Evaluating and storing maxlast in the nodes allows for overlap searchs to be truncated at nodes for which maxlast < first(target). The sorting by first allows for skipping the right subtree whenever last(target) < first(thisnode) (as in the intersect! method for Vector{UnitRange}).
intersect and intersect! methods are already defined in RangeTrees.jl.
Check that their results agree with the saved result.

isequal(intersect(target, rangetree01), savedresult)

true

isequal(intersect!(result, target, rangetree01), savedresult)

true

IntervalTrees

Create a dictionary of IntervalTrees.
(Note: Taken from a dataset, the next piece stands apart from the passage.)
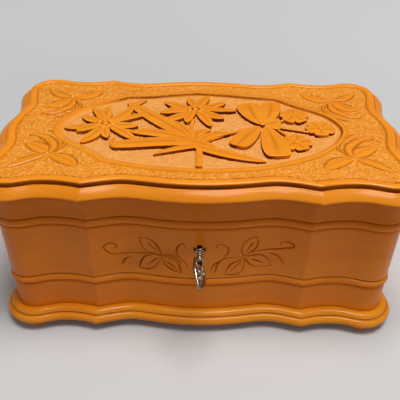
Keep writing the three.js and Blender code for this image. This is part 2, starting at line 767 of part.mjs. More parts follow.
// One leaf with its knuckles; the bore runs right through
function hingeLeaf(knuckles, z0) {
  const leafEdge = -knuckleRadius - fit;
  const half = hingeLength / 2;
  const sheet = block(-half, half, leafEdge - leafReach, leafEdge, z0, z0 + leafThickness);
  const pieces = [sheet];
  for (const [x0, x1] of knuckles) {
    pieces.push(block(x0, x1, leafEdge - 1, -hingePinRadius - fit / 2, z0, z0 + leafThickness));
    pieces.push(rodX(knuckleRadius, 0, 0, x0, x1));
  }
  return cut(join(...pieces), rodX(hingePinRadius + fit / 2, 0, 0, -half - 1, half + 1, 12));
}

function addHinges() {
  const half = hingeLength / 2;
  const outer = [[-half, -half + knuckleLength - fit / 2], [half - knuckleLength + fit / 2, half]];
  const middle = [[-half + knuckleLength + fit / 2, half - knuckleLength - fit / 2]];
  for (const [side, x] of [['left', -hingeX], ['right', hingeX]]) {
    const caseLeaf = hingeLeaf(outer, -lidGap / 2 - leafThickness);
    addPart(root, `hinge_case_leaf_${side}`, caseLeaf, 'brass').position.set(x, hingeY, hingeZ);
    const pin = rodX(hingePinRadius, 0, 0, -half, half, 12);
    addPart(root, `hinge_pin_${side}`, pin, 'steel').position.set(x, hingeY, hingeZ);
    const lidLeaf = hingeLeaf(middle, lidGap / 2);
    addPart(lid, `hinge_lid_leaf_${side}`, lidLeaf, 'brass').position.set(x, hingeY, hingeZ);
  }
}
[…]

It is somewhat tedious to get the type of the result correct and we create a function to hide the details.

function toitrees(rngdict::Dict{S,Vector{UnitRange{T}}}) where {S,T}
  return Dict(
    k => IntervalTree{T,Interval{T}}(Interval.(v)) for (k, v) in rngdict
  )
end
refintvltrees = toitrees(refrngvecs)
intvltree01 = refintvltrees[:chr01]
show(intvltree01)

IntervalTree{Int32, Interval{Int32}}
(11869,12227)
(12010,12057)
(12179,12227)
⋮
(248917279,248917401)
(248917279,248919946)
(248936581,248937043)

Creating an intersect! method is also tedious because the package has its own Interval data type and defines intersect(itr::IntervalTree, (frst, lst)) to return an iterator of Intervals in the tree, not the intersection

Interval(target)

Interval{Int32}
(182839365,182887745)

function Base.intersect!(
  res::Vector{UnitRange{T}},
  target::AbstractUnitRange,
  refs::IntervalTree{T},
) where {T}
  empty!(res)
  firstt, lastt = first(target), last(target)
  for isect in intersect(refs, (firstt, lastt))
    push!(res, max(first(isect), firstt):min(last(isect), lastt))
  end
  return res
end
isequal(intersect!(result, target, intvltree01), savedresult)

true

Time for a shootout

Vector{UnitRange}

@benchmark intersect!(res, tar, ref) setup =
  (res = result; tar = target; ref = refrngvec01)

BenchmarkTools.Trial: 10000 samples with 1 evaluation.
 Range (min … max):  32.036 μs …  58.521 μs  ┊ GC (min … max): 0.00% … 0.00%
 Time  (median):     33.893 μs               ┊ GC (median):    0.00%
 Time  (mean ± σ):   34.070 μs ± 914.027 ns  ┊ GC (mean ± σ):  0.00% ± 0.00%
  ▁▂▁▁   ▂▄▃▄▄▂    ▆██▅    ▆▇▆▂          ▁       ▂             ▂
  ████▁▁▁██████▁▃██████▆▄▃▇████▆▅▆▇▇██████▇▆▃▄▃▃▁█▁▆▇▆▅▁▄▆▅▃▃▄ █
  32 μs         Histogram: log(frequency) by time      37.8 μs <
 Memory estimate: 0 bytes, allocs estimate: 0.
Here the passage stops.